Wearing a backpack on a bike is really bad for your back, I tried, it's bad in every road that goes up (and in Croatia, there are Roads UP).
But you can find a big carton, strong carton or a wine carton, or a vegetables carton that could contain a part of your bag and then you fixe it with cables. But the best is for sure to buy, to find or to build some suitcases adapted at your bike;
I cycled Croatia Cost AND Croatia Est, in Croatia Est, it depends on when you go, the touristic coat is good betwween march until beginning of may, because a lot of camping are still not open and so you can go for free to sleep there.
But I would keep my tent if I had to do it again.
In some places, I found some indifference, as I don't like to ask or to force the people to invit me, I had to sleep quite often in my tent in Croatia, much more than in Bosnia or Serbia.
But everybody is different, as every roads you will take are differents.
So I hope I helped you.
So I ended up biking from Split-Hvar, partially along the island Brac and then down the coast, and then down Hvar. I'll post a longer review of the trip for people to check out later, but in the interim if anyone has any immediate questions about cycling that area, let me know. Overall it was a decent and short tour but not a fantastic one.
So here's how my tour went: Keep in mind that there were some mitigating factors, namely that I was going to meet a friend but our dates kept changing for when we were meeting in Hvar, so it was a little difficult to figure out.
I started in Split and took the ferry to Brac island, biking from Supetar to Bol, then out of Bol and to Sumartin where I spent the night. This was a pretty challenging ride, mostly because Bol is at the bottom of a mountain and you probably have about 10 kms uphill when you get out, but that means going into Bol and Sumarti were really incredible downhills. I would recommend cycling on Brac.
Then I took the ferry to Makarska, where I planned to bike to Drvenik to catch the ferry to Hvar. The coastal road at that time of year was not so bad because there wern't so many cars, and although the shoulder was narrow it was quite manageable. HOwever, I missed the ferry by three minutes, and rather than waiting four hours, I decided to press on and try to start biking down to Dubrovnik. After Drvenik, however, the road unexpectedly became terrible, and after Ploce I found myself biking on what were essentially two lane highways in really ugly parts of the country, including a stretch of highway in Bosnia once I got back to the Coast. I ended up sleeping in Ston and did 112 KM that day, and after that initial part in the morning it just wasn't the most pleasant ride - Would not recommend this part of the coastal road.

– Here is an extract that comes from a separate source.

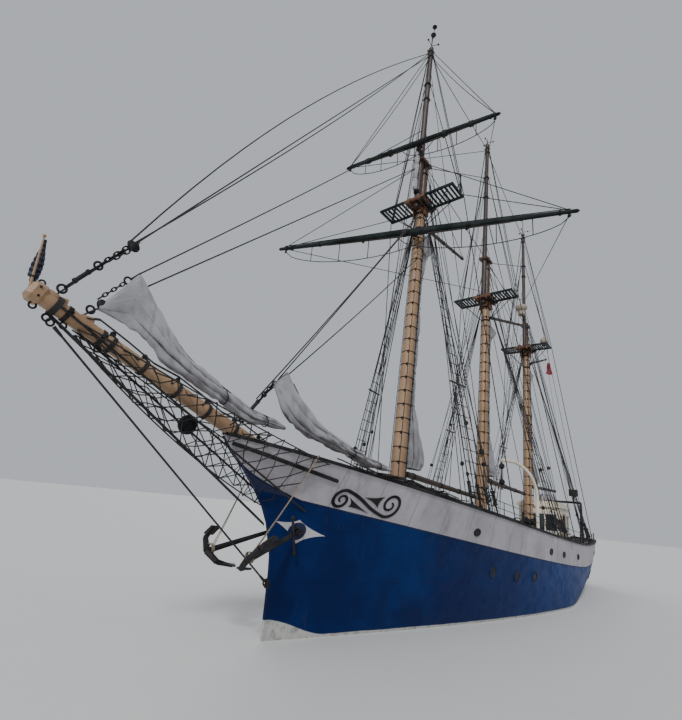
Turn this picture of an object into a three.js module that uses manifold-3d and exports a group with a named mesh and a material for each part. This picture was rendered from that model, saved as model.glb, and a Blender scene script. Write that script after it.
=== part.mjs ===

Then I took a bus down to Dubrovnik because I heard the road was far too narrow going into the city, and from what I saw from the bus, this was confirmed. Happy I didn't do that. Took a bus back and went to Drvenik and took the ferry to Hvar island, where I biked 56km in the afternoon to Jelsa. This part again was quite nice, and enjoyably difficult. The descent to Jelsa was incredible. Finally on the last day I just did a brief ride to the city of Hvar.
On a whole I think I learned that you need to stay on the islands if you're touring in Croatia, but the problem is that the ferries are not really accessible by bike very often (you have to take the car ferry instead of the power boats) and the islands are not well connected. So it ends up being hard to not just take a circuitous route, which makes the whole thing feel rather pointless. I didn't plan so well for this trip, but I also think the ferries and the coastal road just make it a little too difficult to plan effectively, so unless you just want to bike on all the islands without a real destination, I wouldn't recommend the tour here.